## DATASET EXCERPT
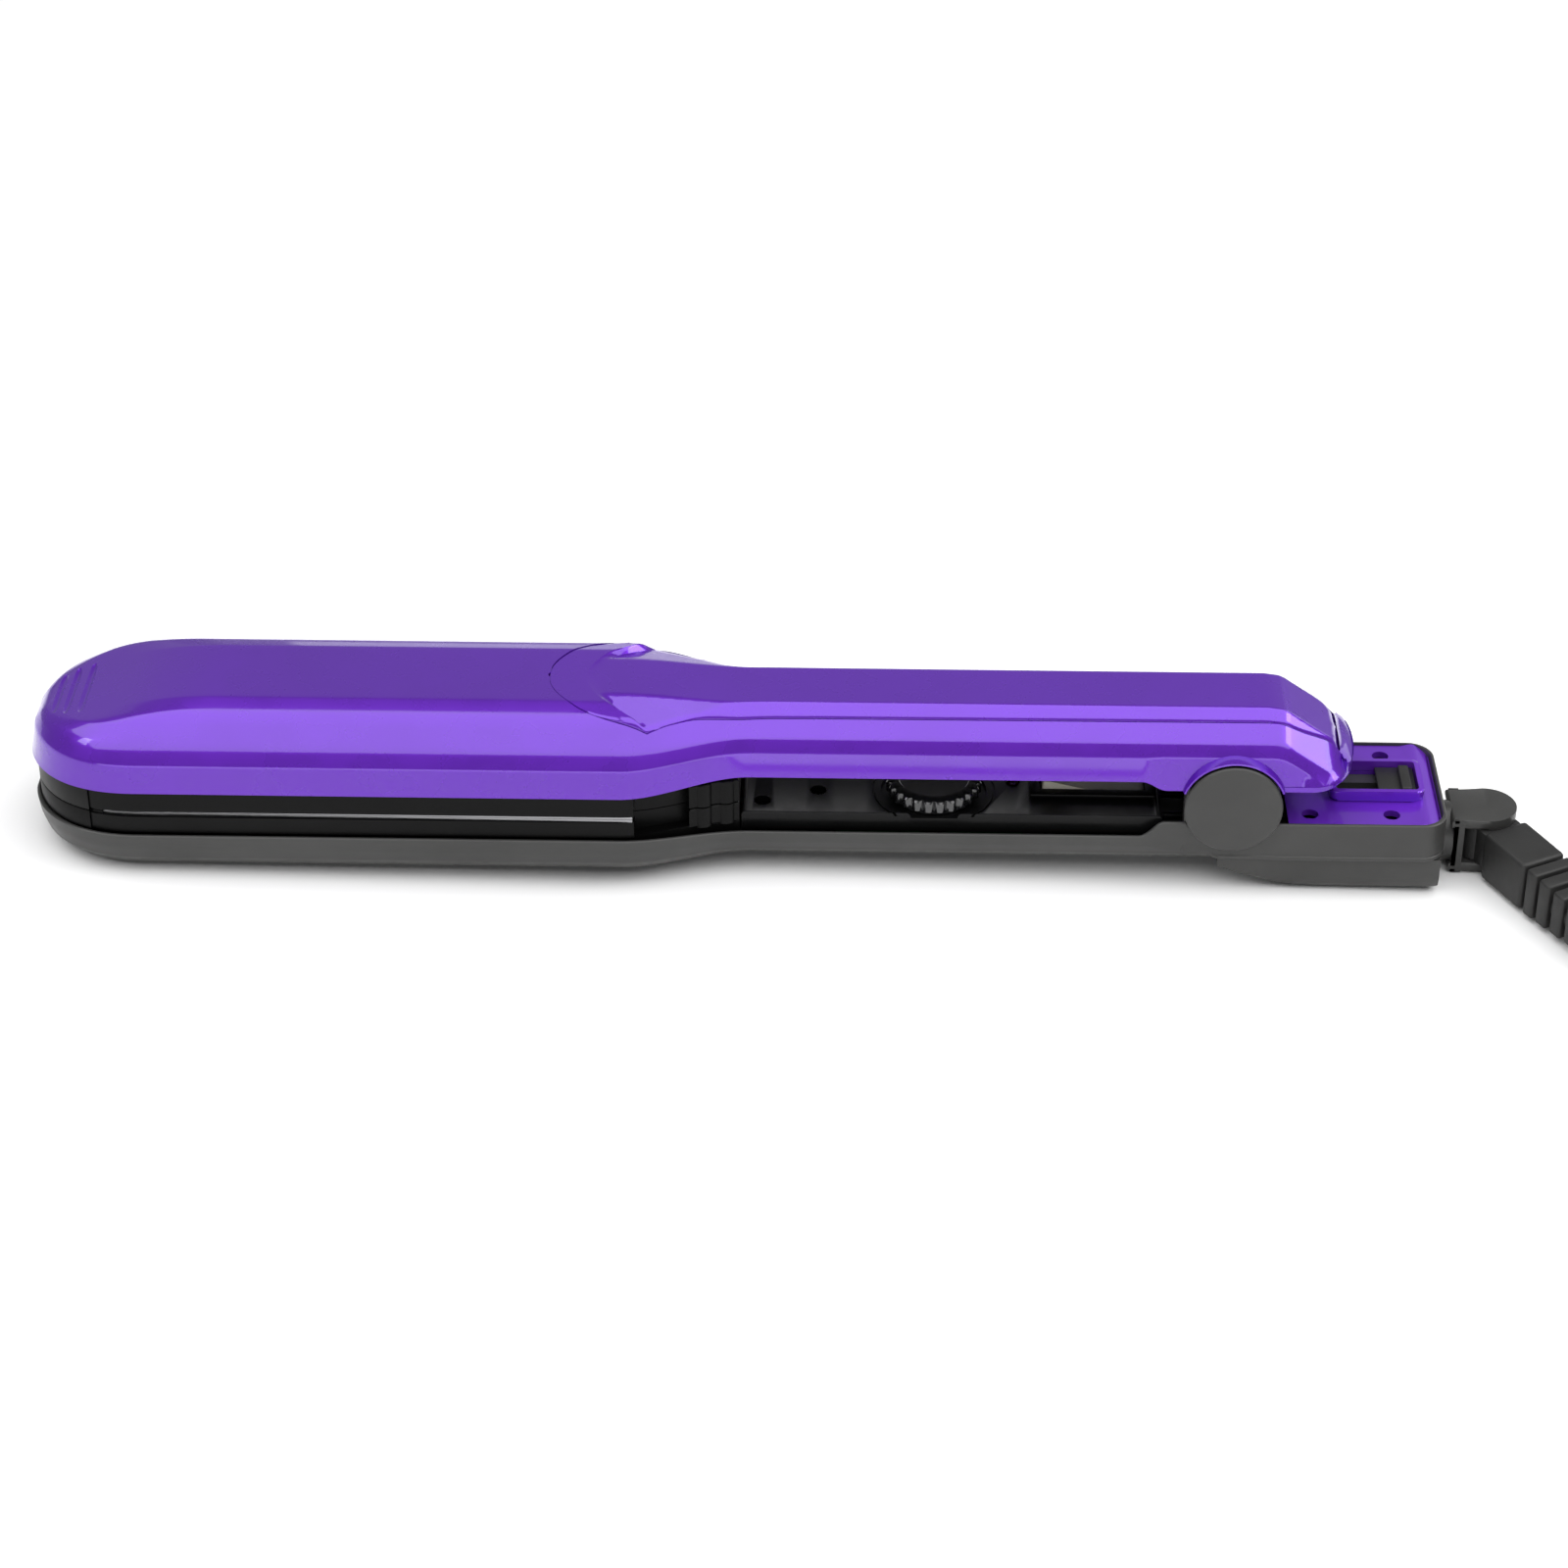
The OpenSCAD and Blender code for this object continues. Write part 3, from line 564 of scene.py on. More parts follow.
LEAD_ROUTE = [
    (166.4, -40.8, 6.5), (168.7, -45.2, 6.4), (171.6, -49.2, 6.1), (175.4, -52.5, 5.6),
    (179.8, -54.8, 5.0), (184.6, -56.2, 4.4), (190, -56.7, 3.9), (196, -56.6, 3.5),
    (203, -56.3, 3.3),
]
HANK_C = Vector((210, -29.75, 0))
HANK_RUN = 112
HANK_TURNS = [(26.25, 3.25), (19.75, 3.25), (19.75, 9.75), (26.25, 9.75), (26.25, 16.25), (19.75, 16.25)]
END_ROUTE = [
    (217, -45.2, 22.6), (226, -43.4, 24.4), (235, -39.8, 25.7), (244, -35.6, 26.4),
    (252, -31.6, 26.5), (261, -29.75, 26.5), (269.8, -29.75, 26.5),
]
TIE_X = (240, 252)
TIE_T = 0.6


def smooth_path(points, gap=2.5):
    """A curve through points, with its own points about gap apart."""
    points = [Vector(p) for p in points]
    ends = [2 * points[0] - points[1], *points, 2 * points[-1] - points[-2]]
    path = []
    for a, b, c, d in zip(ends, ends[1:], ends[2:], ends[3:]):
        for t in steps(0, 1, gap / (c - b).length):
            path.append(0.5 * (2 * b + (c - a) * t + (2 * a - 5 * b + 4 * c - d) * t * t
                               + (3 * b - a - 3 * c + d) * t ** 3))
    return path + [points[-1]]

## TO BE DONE
Repeat the data above, word for word.

## PROBLEM SOLUTION
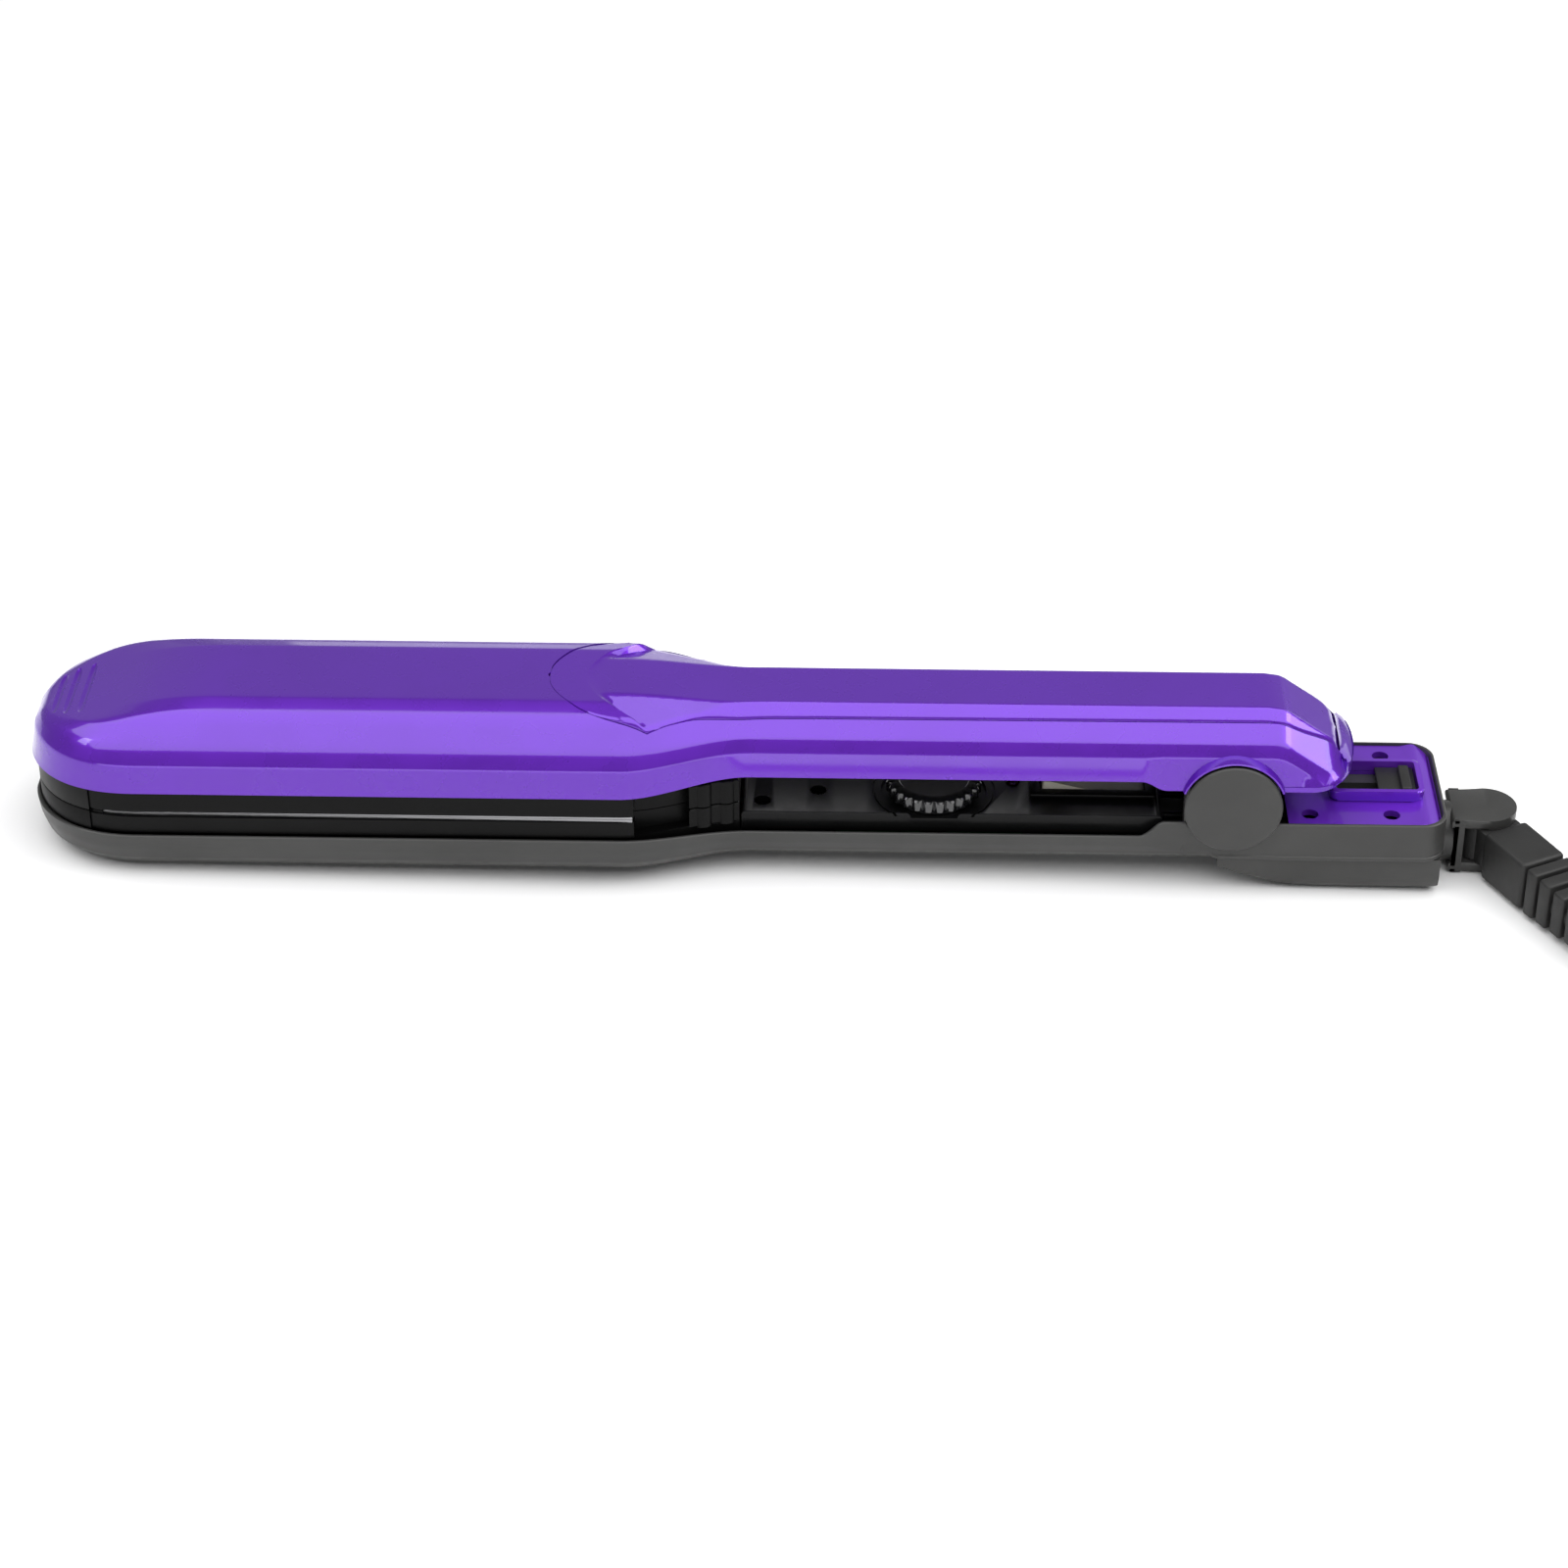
The OpenSCAD and Blender code for this object continues. Write part 3, from line 564 of scene.py on. More parts follow.
LEAD_ROUTE = [
    (166.4, -40.8, 6.5), (168.7, -45.2, 6.4), (171.6, -49.2, 6.1), (175.4, -52.5, 5.6),
    (179.8, -54.8, 5.0), (184.6, -56.2, 4.4), (190, -56.7, 3.9), (196, -56.6, 3.5),
    (203, -56.3, 3.3),
]
HANK_C = Vector((210, -29.75, 0))
HANK_RUN = 112
HANK_TURNS = [(26.25, 3.25), (19.75, 3.25), (19.75, 9.75), (26.25, 9.75), (26.25, 16.25), (19.75, 16.25)]
END_ROUTE = [
    (217, -45.2, 22.6), (226, -43.4, 24.4), (235, -39.8, 25.7), (244, -35.6, 26.4),
    (252, -31.6, 26.5), (261, -29.75, 26.5), (269.8, -29.75, 26.5),
]
TIE_X = (240, 252)
TIE_T = 0.6


def smooth_path(points, gap=2.5):
    """A curve through points, with its own points about gap apart."""
    points = [Vector(p) for p in points]
    ends = [2 * points[0] - points[1], *points, 2 * points[-1] - points[-2]]
    path = []
    for a, b, c, d in zip(ends, ends[1:], ends[2:], ends[3:]):
        for t in steps(0, 1, gap / (c - b).length):
            path.append(0.5 * (2 * b + (c - a) * t + (2 * a - 5 * b + 4 * c - d) * t * t
                               + (3 * b - a - 3 * c + d) * t ** 3))
    return path + [points[-1]]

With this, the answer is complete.